The Tbilisi–Mestia marshrutka is a ten-hour commitment. Vanilla Sky operates a small-plane service from Tbilisi’s Natakhtari airfield to Mestia (roughly 70 minutes, weather-dependent) that is the single greatest convenience in all of Georgian domestic travel. Flights are inexpensive by Western standards and book out two to three weeks ahead in high season.

Once in Mestia, rental cars and drivers are both available. Self-drive to Ushguli is possible in a well-chosen 4WD with experience on rough roads; for everyone else, hire a local driver who knows the washouts and the river crossings. Guided trekking (the classic four-day Mestia–Ushguli walk) is operated by several Svan-owned companies and is the best way to see the country on foot.

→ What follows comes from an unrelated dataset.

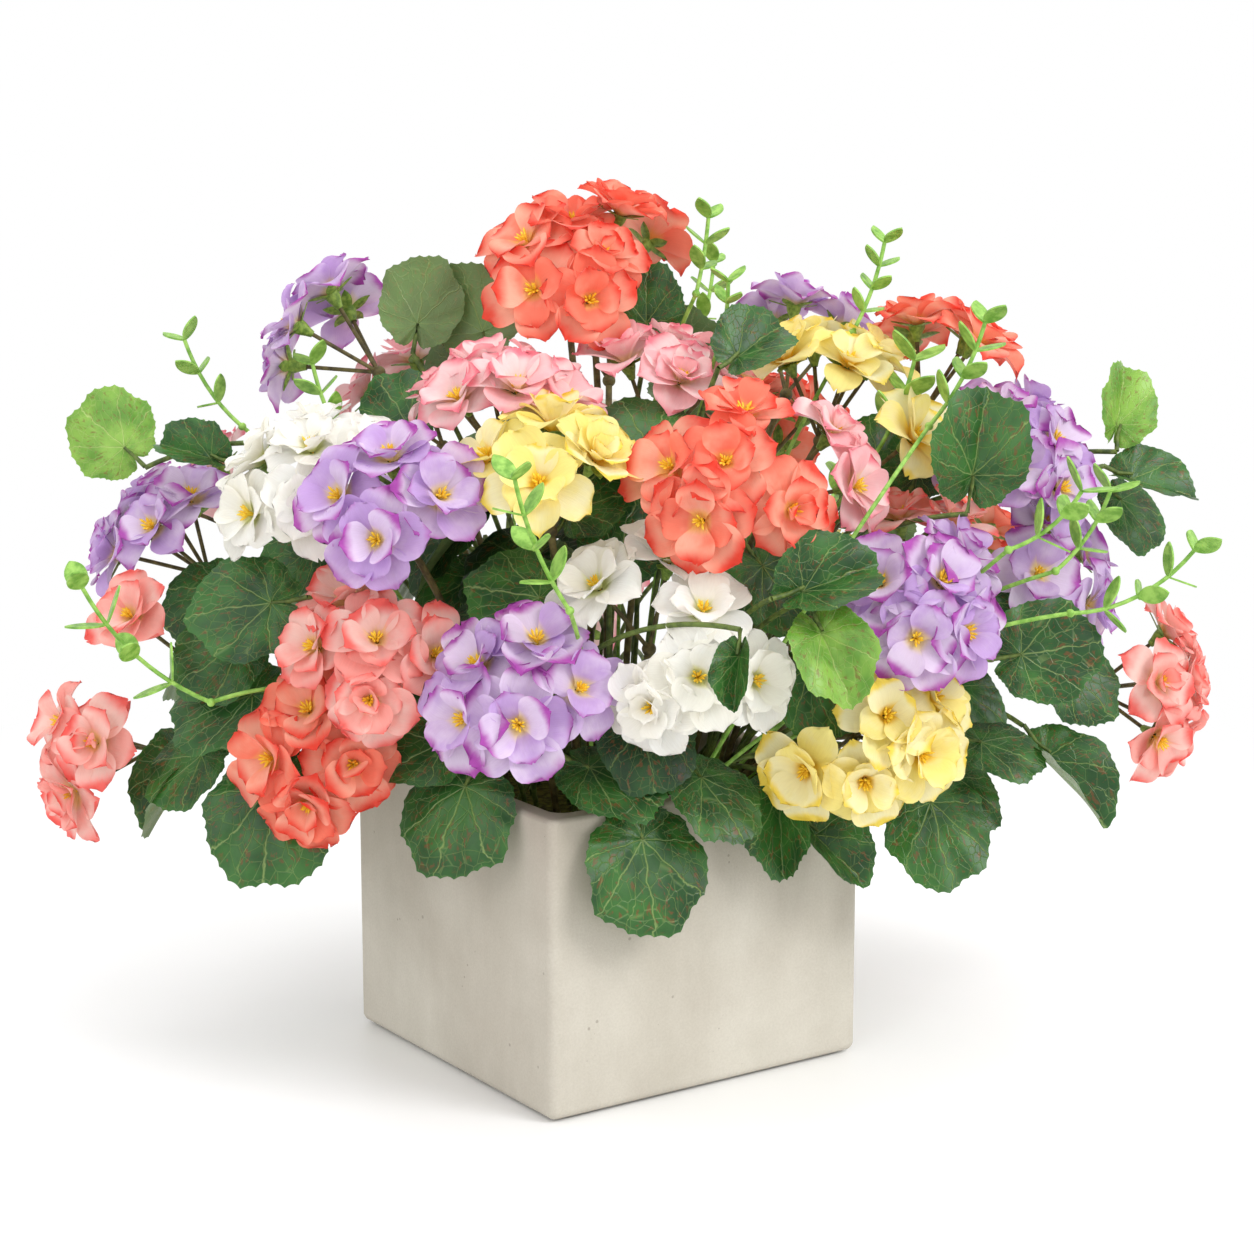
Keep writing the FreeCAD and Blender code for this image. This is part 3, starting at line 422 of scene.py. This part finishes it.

Book a Mestia to Ushguli day trip with GetYourGuide

What to read first

The best hikes in Georgia guide covers the Mestia–Ushguli trek in detail. The trekking itinerary builds a two-week hiking trip around the Svaneti valleys and the Kazbegi region. For practical planning, the 14-day Georgia itinerary allocates the right amount of time to Svaneti without rushing it.

Svaneti rewards slowness. Four days is a reasonable minimum; a week is better. The further you walk from Mestia’s main square, the more of the country comes into focus.